• What is required: Give again only the lines beginning with the one that contains "Write the Blender Python" and ending with the one that contains "rolled cuff bead."; include both of those lines.

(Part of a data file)
_____
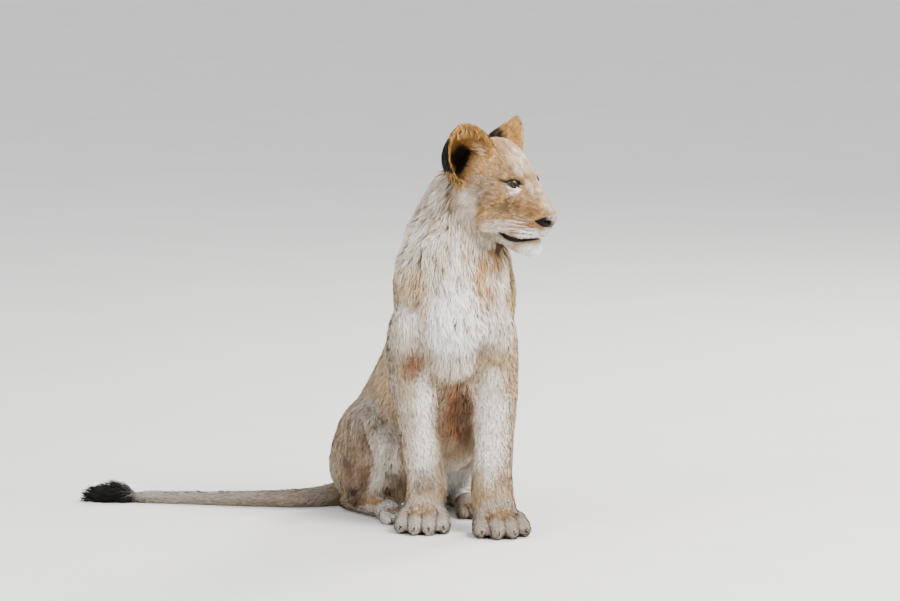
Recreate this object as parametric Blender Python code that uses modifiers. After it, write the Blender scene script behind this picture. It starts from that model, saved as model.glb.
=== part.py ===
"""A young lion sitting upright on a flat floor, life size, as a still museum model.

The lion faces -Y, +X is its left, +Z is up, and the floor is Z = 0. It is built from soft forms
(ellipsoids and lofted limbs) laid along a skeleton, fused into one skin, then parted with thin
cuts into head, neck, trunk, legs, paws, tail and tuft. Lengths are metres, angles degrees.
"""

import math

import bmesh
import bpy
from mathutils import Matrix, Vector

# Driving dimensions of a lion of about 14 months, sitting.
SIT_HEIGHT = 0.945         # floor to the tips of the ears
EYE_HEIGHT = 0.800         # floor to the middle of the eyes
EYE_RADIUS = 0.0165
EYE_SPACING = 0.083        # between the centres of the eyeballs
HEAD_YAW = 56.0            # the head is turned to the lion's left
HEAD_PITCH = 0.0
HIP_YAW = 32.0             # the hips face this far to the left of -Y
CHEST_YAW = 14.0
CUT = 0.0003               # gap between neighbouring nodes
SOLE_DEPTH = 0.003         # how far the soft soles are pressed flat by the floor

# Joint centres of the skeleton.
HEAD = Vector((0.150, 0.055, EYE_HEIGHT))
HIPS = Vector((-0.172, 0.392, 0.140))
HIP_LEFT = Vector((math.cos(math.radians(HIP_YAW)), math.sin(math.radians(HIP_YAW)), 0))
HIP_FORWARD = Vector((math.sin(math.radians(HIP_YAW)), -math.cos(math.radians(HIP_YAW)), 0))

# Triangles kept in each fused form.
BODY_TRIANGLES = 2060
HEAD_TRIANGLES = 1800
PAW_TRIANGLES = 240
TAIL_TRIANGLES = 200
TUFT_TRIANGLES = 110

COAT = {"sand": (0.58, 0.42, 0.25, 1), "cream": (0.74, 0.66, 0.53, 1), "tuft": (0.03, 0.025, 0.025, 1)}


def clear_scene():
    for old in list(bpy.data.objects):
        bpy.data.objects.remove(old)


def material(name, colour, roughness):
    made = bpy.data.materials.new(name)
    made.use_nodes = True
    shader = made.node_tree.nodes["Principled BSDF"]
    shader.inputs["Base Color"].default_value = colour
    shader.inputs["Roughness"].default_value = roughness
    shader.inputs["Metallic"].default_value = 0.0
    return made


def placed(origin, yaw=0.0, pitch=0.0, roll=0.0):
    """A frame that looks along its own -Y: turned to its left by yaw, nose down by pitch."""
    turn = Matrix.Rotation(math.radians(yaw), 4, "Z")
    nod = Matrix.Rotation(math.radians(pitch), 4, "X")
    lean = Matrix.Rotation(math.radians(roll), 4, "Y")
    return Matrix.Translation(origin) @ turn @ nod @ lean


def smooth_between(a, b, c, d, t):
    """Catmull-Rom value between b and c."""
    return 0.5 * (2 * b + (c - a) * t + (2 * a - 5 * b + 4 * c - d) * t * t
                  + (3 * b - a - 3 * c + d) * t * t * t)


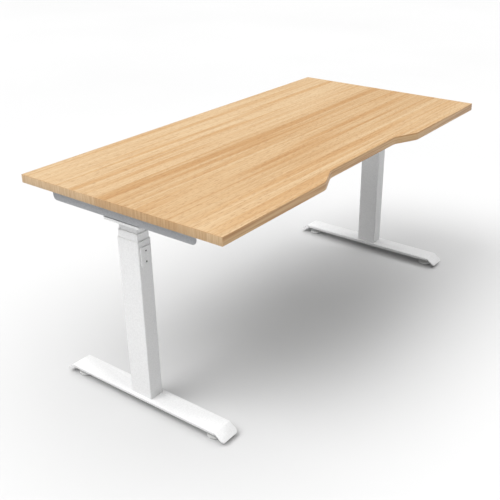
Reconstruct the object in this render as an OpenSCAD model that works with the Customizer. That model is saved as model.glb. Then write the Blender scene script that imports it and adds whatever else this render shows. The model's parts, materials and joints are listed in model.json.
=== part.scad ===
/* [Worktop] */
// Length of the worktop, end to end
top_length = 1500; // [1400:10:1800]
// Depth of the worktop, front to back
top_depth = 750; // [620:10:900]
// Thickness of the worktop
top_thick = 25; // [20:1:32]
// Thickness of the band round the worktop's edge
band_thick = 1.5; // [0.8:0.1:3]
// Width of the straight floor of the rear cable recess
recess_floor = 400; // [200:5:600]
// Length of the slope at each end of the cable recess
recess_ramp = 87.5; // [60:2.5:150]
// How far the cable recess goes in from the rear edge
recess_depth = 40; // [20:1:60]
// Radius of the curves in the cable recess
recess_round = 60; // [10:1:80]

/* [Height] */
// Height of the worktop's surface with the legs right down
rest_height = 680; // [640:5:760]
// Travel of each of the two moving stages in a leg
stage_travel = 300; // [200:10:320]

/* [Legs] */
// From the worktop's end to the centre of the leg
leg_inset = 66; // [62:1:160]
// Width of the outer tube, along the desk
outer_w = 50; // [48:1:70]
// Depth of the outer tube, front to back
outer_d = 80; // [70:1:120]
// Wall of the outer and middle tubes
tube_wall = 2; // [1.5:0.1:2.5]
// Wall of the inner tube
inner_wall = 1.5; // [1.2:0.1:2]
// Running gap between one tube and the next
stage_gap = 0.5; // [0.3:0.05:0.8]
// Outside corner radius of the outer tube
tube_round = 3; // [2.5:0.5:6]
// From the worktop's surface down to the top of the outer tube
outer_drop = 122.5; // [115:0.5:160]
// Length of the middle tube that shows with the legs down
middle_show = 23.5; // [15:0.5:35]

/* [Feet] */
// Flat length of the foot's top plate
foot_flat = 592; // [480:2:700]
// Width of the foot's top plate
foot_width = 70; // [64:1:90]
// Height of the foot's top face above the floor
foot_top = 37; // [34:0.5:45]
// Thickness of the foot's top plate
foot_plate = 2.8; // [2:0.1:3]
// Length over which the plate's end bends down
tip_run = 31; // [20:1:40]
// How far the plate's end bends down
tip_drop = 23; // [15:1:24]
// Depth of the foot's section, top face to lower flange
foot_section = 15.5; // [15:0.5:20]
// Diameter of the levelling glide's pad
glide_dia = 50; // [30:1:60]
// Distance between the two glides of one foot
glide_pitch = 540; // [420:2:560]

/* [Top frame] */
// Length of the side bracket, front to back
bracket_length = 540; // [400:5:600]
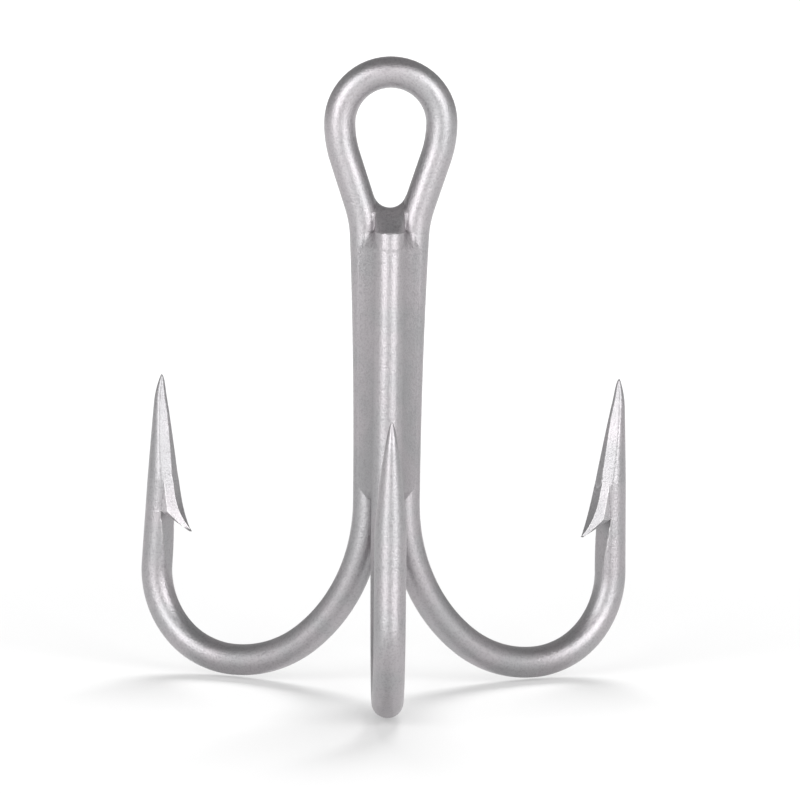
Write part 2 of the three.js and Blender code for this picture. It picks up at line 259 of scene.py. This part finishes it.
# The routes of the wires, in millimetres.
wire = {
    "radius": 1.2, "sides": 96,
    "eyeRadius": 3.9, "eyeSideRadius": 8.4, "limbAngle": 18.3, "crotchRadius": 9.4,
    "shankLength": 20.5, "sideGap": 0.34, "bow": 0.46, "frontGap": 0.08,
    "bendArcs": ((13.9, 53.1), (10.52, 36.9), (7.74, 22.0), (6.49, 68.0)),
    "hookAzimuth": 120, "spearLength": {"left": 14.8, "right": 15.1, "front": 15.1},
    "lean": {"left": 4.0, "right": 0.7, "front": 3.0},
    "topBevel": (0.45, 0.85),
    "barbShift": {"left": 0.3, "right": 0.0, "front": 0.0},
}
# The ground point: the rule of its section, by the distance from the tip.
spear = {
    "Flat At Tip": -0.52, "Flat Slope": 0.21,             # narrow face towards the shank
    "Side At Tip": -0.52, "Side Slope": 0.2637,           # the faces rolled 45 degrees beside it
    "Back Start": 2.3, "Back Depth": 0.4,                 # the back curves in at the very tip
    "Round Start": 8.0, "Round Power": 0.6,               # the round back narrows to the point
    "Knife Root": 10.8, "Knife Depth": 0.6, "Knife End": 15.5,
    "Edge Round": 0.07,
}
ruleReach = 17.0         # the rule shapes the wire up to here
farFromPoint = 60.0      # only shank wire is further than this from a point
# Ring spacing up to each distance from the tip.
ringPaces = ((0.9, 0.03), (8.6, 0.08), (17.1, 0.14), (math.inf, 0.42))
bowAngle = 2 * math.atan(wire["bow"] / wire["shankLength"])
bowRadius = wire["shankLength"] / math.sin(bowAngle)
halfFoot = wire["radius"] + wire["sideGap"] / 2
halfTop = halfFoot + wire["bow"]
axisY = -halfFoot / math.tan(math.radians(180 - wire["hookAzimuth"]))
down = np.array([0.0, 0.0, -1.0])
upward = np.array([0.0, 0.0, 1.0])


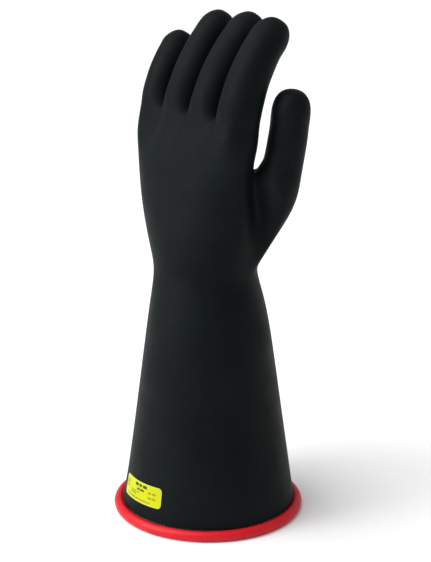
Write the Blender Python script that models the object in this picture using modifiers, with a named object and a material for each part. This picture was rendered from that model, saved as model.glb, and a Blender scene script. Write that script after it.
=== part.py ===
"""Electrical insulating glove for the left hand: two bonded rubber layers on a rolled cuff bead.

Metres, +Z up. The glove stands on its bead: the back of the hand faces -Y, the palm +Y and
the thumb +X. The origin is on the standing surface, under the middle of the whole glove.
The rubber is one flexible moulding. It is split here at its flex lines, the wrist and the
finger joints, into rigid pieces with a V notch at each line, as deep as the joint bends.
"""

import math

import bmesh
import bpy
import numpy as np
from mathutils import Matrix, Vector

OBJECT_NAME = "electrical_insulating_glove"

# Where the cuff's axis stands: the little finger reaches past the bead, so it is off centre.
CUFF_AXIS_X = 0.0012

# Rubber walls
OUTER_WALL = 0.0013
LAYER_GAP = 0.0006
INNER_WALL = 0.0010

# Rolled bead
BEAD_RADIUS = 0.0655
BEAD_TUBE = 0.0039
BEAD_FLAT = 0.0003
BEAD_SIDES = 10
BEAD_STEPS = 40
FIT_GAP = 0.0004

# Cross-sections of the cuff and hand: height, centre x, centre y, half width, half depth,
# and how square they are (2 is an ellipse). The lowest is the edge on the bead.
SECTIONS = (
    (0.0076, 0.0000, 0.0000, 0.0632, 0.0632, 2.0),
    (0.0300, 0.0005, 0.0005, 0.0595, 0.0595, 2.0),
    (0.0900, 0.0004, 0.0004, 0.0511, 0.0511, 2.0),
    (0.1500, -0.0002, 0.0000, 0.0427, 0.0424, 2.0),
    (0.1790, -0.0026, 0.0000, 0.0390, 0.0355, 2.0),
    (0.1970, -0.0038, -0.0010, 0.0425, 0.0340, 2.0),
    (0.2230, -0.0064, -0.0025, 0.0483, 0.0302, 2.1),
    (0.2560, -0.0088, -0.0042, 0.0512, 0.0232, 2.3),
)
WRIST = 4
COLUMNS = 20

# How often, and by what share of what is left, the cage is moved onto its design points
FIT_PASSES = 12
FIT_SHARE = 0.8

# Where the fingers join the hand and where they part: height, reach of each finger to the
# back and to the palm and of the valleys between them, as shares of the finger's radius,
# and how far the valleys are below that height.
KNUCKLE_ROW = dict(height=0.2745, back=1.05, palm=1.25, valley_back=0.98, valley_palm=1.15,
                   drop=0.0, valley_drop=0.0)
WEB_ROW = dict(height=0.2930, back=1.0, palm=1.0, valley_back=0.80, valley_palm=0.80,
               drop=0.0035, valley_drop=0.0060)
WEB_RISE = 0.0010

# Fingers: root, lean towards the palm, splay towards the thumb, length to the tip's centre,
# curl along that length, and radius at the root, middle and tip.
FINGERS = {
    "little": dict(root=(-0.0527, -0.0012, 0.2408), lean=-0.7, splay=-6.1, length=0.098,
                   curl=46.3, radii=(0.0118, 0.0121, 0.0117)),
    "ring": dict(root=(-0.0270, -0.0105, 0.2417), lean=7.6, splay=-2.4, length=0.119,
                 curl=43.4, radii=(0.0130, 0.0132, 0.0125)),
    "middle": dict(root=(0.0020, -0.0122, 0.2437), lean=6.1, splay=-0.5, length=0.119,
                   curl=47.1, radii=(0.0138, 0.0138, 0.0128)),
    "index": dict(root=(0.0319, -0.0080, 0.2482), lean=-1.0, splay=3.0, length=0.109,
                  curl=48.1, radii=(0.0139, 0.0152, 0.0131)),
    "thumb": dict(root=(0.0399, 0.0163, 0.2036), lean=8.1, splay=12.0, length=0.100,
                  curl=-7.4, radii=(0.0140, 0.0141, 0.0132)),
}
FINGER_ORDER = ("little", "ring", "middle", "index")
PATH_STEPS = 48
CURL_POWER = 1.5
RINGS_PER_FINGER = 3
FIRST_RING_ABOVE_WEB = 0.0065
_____
• Result:
Write the Blender Python script that models the object in this picture using modifiers, with a named object and a material for each part. This picture was rendered from that model, saved as model.glb, and a Blender scene script. Write that script after it.
=== part.py ===
"""Electrical insulating glove for the left hand: two bonded rubber layers on a rolled cuff bead.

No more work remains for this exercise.